Viel hatte ich schon über die Terracotta-Armee gesehen und gelesen. Jetzt stand ich tatsächlich hier, Auge in Auge mit den Kriegern, so richtig real. Ein tolles Gefühl, hier zu stehen, hier zu sein, und das mit viel eigener Kraft.
Mehr als 6000 Krieger, überlebensgroß, plus sonstiges was eine Armee so braucht, in Schlachtformation, voll bewaffnet, farbig, jedes Gesicht anders. Der erste Kaiser Quin Shi Huangdi muss mehr als psychopathisch gewesen sein.

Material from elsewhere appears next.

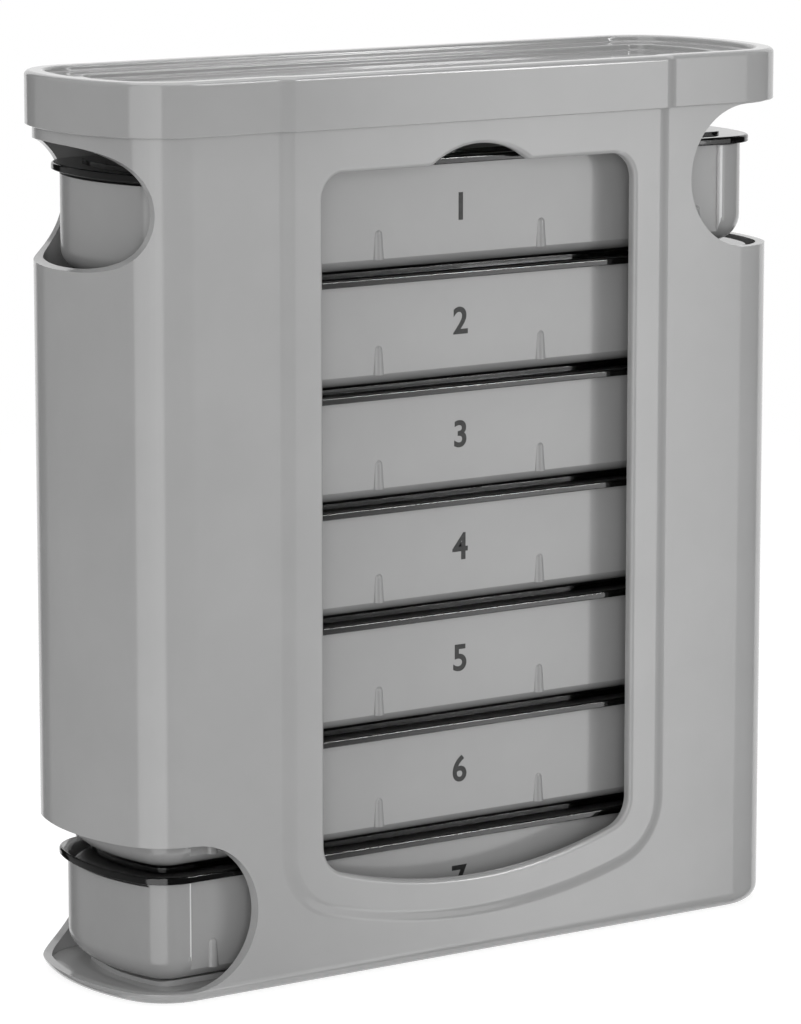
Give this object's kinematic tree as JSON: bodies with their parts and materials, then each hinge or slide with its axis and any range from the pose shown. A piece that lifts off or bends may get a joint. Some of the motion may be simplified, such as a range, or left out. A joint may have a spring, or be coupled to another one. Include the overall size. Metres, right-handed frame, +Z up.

Eine gesamte Armee unterirdisch aufzustellen, um den Kaiser in der Unterwelt und auf dem Weg dahin zu beschützen.
Am Abend habe ich dann gut gegessen (Kanton-Restaurant), einen ordentlichen  Kaffee getrunken (Starbucks) und bin über den Nacht-Markt geschlendert, mit probieren.
Morgen steht noch die Stadtmauer und ein paar andere Dinge auf dem Program, wenn ich denn alles finde.
Und am Nachmittag geht es dann nach Süden.
Hier ist der Sommer wieder eingetroffen. Angenehm warm. Auch abends ohne Jacke.

Am Ende der Seidenstraße in XIAN angekommen!

Das Ende der Seidenstraße ist erreicht: Xian mit seiner Stadtmauer und der großen Geschichte. Und meiner eigenen persönlichen. Ich kann es irgendwie noch nicht richtig fassen, dass ich hier jetzt angekommen bin. Es wird sicherlich noch einen Tag dauern, bis es so richtig angekommen ist. Freude, Erleichterung, Stolz. Im Ziel ist man dann häufig erst einmal leer.
Die beiden letzten Tage zusammen waren auch ein Teufelsritt mit fast 400 km, zuerst noch viel Gebirge hinter Tianshui, dann gemächlicher den Wei Fluss runter. Das weite Wei-Tal vor der Mündung und Huang He (Gelber Fluss) wird als die Wiege der chinesischen Kultur angesehen, wie Nil, Euphrat & Tigris, Indus.
Also hinter Tianshui war die Landschaft noch wild, die Flüsse schnitten tief durch den Löss. Der Lössgürtel ist vielleicht 500 km breit und gibt dem Huang He seinen Namen. Es sind immerhin 10 Mrd Tonnen Sedimente im Jahr.
180 km ohne Stadt und Unterkunft. Durch diese grandiose Landschaft also im Sauseschritt. Außerdem waren noch zwei Gleistrassen und eine Autobahn im manchmal sehr engen Tal: Also Brücke – Tunnel – Brücke, manchmal in drei Ebenen übereinander. Und immer wieder die mächtigen Lössschichten. Als Kind und Jugendlicher war ich viel im Kaiserstuhl. Ich war beeindruckt vom Löss, den Höhlen darin und der Größe: vielleicht 20×20 km. Und das jetzt hier? Grandios.
Erst spät am Abend kam in in Baoji an, einer modernen Millionenstadt ohne etwas.
Früh ging es dann weiter nach Xian, rund 200 km. Das Tal wurde weiter und dicht besiedelt. Eine Vielzahl an Dörfern, Städten jeder Größe. Überall Ernte: Äpfel, Kiwis, Birnen, Granatapfel. Jeweils riesige Flächen und Mengen. Kulturlandschaft den ganzen Tag. Die Zeit der Wüsten und Steppen ist vorbei. Eigentlich schon seit Lanshou.
Die letzten 60 km war es dunkel, aber ich wollte nach Xian. Und dann war da noch 40 km Strassenbaustelle. So viel Dreck und Staub gibt es sonst nur in der Kohle. So sah ich dann auch aus. Dass ich damit ein Zimmer bekommen habe, war fast ein Wunder. Um 21.30 hatte ich dann die Stadtmauer erreicht. Xian. Endlich. Nach 85 Tagen auf der Seidenstrasse und mehr als 9000 km im Sattel.
Die Stadt ist riesig mit über 4 Mio Einwohnern und mit Umland 8 Mio.
Die Stadtmauer ist komplett erhalten mit 14 km Länge, Toren, 12 m hoch und 18 – 12 m breit. Xian war die erste Hauptstadt Chinas und hatte um 800 herum 2 Mio Einwohner. Damals die bei Weitem größte Stadt der Welt.
Nach einem Bummel (geduscht) und dem Besuch verschiedener Strassenküchen nach Mitternacht wurde es dann sehr spät. Aber ich hatte es geschafft.